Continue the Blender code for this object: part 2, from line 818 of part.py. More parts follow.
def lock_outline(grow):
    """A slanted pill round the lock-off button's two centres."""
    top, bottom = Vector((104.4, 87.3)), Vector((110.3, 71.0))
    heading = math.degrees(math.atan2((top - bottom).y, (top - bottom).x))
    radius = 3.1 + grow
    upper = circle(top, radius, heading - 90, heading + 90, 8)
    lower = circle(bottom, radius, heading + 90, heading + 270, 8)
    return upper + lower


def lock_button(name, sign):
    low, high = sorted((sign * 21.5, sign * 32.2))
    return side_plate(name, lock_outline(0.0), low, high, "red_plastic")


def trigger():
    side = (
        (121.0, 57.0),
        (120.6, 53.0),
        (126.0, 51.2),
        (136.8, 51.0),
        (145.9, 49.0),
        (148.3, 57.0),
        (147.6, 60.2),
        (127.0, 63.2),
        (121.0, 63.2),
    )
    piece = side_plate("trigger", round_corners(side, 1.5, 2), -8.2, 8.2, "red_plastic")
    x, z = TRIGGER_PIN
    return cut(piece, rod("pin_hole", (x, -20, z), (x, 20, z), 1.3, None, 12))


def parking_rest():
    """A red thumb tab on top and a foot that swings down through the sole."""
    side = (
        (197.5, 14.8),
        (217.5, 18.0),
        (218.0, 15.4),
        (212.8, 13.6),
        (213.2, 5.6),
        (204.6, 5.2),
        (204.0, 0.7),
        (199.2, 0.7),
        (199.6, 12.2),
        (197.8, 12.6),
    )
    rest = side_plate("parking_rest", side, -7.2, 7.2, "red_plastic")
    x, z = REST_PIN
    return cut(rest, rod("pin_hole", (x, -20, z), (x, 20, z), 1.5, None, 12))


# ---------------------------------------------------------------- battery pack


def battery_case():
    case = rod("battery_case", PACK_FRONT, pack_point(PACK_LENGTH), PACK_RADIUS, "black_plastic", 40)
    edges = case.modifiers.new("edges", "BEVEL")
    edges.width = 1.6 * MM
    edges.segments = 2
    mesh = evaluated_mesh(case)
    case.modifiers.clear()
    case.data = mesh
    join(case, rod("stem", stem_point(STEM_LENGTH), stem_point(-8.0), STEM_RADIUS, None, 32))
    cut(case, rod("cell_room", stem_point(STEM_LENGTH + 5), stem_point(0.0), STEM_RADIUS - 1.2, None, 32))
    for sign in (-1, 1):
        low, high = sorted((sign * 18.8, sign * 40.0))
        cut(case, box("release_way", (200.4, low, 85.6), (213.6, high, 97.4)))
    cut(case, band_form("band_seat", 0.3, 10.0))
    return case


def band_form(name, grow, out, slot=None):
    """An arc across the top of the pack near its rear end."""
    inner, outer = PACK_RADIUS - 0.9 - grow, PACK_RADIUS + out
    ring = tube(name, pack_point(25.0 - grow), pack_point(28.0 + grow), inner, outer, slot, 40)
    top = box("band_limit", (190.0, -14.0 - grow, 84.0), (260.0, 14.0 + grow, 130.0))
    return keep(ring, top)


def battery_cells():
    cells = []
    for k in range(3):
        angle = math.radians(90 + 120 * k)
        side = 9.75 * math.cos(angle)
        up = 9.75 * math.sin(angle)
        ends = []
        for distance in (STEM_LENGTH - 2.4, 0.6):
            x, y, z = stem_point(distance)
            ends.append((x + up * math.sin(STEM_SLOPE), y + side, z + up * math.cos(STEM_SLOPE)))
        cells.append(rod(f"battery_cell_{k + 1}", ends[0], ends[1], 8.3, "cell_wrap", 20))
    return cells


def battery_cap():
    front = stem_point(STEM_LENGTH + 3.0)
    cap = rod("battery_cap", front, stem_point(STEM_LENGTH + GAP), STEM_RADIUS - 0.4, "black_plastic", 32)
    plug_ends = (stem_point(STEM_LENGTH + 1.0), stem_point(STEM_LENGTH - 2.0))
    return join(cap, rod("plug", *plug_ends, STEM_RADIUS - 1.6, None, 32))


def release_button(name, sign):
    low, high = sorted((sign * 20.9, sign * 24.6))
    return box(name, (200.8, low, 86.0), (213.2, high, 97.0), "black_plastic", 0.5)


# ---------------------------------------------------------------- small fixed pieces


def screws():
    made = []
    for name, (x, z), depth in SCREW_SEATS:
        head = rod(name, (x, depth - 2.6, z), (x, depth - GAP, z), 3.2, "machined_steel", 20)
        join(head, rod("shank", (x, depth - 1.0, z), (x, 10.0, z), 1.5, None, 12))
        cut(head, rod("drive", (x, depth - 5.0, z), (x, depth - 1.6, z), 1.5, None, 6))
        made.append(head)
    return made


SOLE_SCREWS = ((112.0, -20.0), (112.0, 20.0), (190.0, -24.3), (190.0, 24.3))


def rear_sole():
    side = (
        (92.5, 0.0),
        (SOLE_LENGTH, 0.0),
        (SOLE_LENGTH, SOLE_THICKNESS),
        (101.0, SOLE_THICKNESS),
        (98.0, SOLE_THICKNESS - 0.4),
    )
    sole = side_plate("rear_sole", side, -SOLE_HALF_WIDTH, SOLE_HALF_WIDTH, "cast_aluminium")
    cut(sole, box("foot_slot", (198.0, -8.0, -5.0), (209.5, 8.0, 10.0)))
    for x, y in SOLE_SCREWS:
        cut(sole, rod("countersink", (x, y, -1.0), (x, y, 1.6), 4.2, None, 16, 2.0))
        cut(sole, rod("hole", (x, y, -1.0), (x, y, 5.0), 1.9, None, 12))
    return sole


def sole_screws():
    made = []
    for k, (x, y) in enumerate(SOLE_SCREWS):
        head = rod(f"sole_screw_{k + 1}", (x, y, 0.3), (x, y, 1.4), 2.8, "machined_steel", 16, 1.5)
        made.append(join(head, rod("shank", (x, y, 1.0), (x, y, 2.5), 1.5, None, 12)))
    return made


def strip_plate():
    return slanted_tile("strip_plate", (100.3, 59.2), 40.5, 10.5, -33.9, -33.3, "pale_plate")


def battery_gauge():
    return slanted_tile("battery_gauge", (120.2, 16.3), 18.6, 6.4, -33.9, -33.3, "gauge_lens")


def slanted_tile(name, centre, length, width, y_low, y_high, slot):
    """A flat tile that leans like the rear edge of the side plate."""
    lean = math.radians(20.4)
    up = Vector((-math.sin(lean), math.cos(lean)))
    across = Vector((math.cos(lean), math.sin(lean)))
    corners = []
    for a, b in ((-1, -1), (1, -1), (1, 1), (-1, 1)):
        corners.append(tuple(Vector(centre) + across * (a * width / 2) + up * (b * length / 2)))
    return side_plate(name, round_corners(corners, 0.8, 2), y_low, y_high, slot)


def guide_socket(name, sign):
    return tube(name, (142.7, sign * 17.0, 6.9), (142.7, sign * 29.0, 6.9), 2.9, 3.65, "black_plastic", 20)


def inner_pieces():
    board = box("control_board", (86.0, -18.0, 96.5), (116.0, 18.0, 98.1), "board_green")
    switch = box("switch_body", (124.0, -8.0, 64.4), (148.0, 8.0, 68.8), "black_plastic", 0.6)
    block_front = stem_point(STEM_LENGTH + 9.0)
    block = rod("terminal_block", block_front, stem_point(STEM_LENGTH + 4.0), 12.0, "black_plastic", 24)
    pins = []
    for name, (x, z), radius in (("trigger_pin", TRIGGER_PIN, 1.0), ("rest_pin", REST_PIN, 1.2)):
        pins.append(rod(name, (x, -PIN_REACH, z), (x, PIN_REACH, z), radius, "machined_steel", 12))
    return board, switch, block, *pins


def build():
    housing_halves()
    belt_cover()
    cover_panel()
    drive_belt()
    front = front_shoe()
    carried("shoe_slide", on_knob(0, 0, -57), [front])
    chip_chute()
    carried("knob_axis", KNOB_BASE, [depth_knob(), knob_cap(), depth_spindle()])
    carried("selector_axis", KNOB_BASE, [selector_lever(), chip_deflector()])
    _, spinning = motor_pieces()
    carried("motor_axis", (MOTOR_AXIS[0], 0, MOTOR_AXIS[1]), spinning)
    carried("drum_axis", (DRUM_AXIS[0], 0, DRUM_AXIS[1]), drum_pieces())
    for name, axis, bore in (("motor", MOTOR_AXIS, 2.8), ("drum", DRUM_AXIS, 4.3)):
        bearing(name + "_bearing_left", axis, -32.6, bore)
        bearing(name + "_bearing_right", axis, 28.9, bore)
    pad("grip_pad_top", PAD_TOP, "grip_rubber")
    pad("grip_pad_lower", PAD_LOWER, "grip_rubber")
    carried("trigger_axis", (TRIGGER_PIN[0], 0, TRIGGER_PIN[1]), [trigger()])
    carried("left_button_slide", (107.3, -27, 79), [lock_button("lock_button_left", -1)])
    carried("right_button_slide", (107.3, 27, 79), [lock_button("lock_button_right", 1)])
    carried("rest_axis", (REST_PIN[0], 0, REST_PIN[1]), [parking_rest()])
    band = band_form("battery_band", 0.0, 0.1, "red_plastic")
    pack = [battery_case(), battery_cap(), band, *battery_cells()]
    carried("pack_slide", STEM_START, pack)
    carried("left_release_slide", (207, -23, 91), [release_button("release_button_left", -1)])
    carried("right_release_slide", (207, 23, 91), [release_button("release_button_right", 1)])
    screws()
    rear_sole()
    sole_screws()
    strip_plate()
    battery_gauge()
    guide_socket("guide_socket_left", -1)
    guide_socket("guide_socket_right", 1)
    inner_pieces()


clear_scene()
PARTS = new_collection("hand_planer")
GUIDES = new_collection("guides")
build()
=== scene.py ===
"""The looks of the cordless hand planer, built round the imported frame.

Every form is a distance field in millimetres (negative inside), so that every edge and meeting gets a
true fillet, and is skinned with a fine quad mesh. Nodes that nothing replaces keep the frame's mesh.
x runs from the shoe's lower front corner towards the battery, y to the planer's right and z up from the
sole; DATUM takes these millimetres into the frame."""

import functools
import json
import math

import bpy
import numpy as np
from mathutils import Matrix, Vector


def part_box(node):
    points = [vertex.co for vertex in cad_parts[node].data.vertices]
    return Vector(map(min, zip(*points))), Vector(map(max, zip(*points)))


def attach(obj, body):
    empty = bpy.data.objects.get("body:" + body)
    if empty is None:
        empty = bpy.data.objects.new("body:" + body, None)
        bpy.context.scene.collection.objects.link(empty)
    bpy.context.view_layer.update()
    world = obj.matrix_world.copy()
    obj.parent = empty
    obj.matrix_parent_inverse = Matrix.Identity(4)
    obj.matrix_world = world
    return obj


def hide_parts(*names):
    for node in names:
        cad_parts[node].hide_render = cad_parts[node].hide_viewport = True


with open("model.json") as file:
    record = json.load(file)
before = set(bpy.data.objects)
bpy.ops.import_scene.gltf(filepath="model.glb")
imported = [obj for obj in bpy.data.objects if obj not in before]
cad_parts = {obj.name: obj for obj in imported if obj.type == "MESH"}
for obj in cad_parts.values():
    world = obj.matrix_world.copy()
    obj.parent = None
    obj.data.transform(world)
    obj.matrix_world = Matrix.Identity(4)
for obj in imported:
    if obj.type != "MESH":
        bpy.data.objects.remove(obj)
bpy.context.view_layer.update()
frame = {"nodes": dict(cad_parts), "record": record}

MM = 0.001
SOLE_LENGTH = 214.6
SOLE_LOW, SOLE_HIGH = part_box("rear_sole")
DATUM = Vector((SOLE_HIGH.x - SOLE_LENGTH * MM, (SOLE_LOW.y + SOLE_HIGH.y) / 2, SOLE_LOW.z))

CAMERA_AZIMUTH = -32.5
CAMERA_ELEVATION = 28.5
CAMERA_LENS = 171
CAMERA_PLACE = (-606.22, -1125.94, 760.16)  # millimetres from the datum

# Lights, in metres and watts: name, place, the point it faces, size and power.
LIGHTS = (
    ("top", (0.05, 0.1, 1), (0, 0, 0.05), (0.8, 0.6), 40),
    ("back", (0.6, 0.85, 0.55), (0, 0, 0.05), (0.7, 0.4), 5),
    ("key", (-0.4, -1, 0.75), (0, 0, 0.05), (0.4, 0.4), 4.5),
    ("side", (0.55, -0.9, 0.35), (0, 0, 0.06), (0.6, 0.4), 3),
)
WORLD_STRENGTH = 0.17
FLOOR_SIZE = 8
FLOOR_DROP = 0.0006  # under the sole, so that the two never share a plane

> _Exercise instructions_
In the listing above, find the line with "points = [vertex.co" and the line with "if empty is", then print exactly those lines and every line between them.

> _Solution for this problem_
    points = [vertex.co for vertex in cad_parts[node].data.vertices]
    return Vector(map(min, zip(*points))), Vector(map(max, zip(*points)))


def attach(obj, body):
    empty = bpy.data.objects.get("body:" + body)
    if empty is None:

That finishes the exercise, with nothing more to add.